Laissons à Louis Duval le soin de conclure :

« Tel est dans son ensemble l’exploitation de Nassandres qui comprend trois parties bien distinctes : culture, sucrerie, raffinerie, mais si intimement liées qu’elles se complètent l’une par l’autre et sont entre elles dans une étroite dépendance. Soumises à une même autorité, toujours le même esprit de suite et de méthode a présidé à toutes les entreprises, en cherchant à concilier les intérêts de la culture et les exigences d’une bonne fabrication. Grâce à un réseau téléphonique qui relie toutes les fermes entre elles et à la Sucrerie – qui est comme le centre de l’exploitation – la surveillance devient à la fois plus active et plus étroite, et l’expression d’une même volonté peut se manifester très vite et très facilement là où il est besoin de donner les instructions nécessaires d’après les informations reçues.

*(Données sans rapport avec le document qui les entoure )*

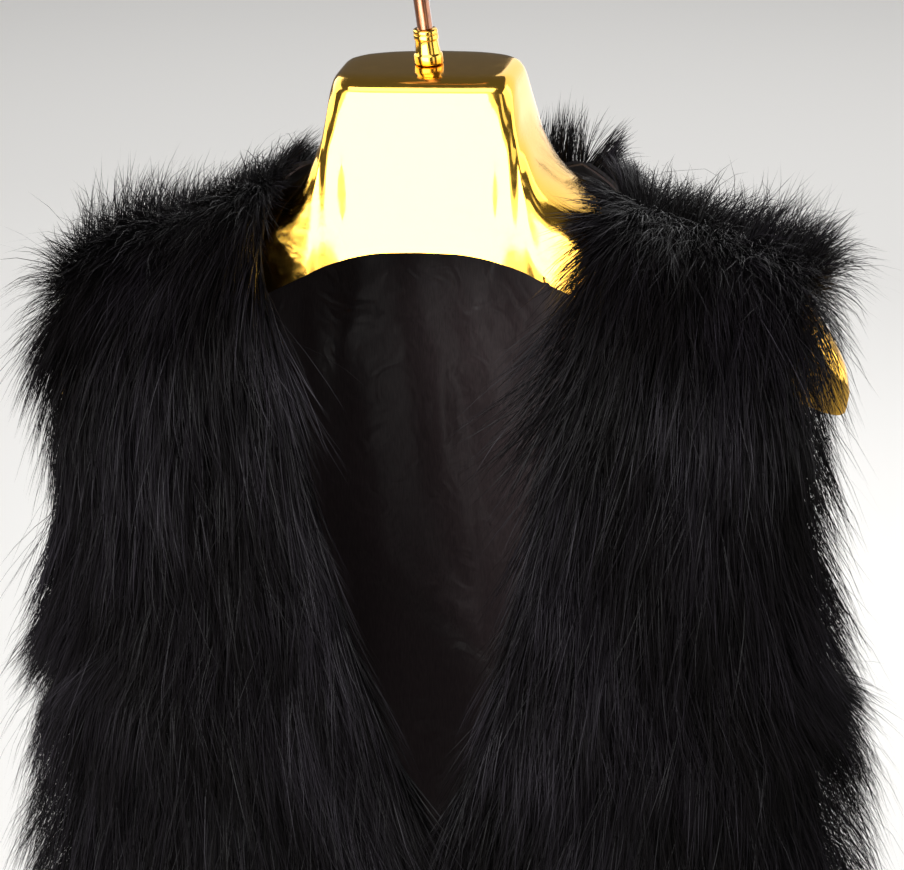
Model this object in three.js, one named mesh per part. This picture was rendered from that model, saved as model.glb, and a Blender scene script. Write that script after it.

Enfin, si les découvertes de la science entraînent chaque jour des perfectionnements et des transformations dans l’industrie sucrière où nous sommes dans le domaine de la mécanique et de la chimie, il en est de même pour les pratiques agricoles ; le lien qui unit la science à la culture devient toujours plus étroit, et, grâce à cette féconde alliance, l’avenir témoignera de plus en plus que le beau et vaste champ d’études, au milieu duquel les agronomes vivent et contemplent les phénomènes si variés de la vie végétale et animale, offre à l’esprit un intérêt toujours nouveau, et à l’âme une de ses plus saines occupations. C’est ce qu’à Nassandres, on s’est efforcé de prouver ».

________________________________________________________________

(1)  JUSTON (F.), Quand la corne arrachait tout, Paris, Ministère de l’Agriculture et de la Pêche, 1994, 199 p.

(2)  Il s’agit probablement de Louis Duval (1840-1917), archiviste-paléographe, conservateur des musées et des Archives de la Ville de Niort, archiviste départemental de la Creuse puis de l’Orne. Chercheur émérite, historien prolixe, il demeure une référence bibliographique incontournable pour la Normandie.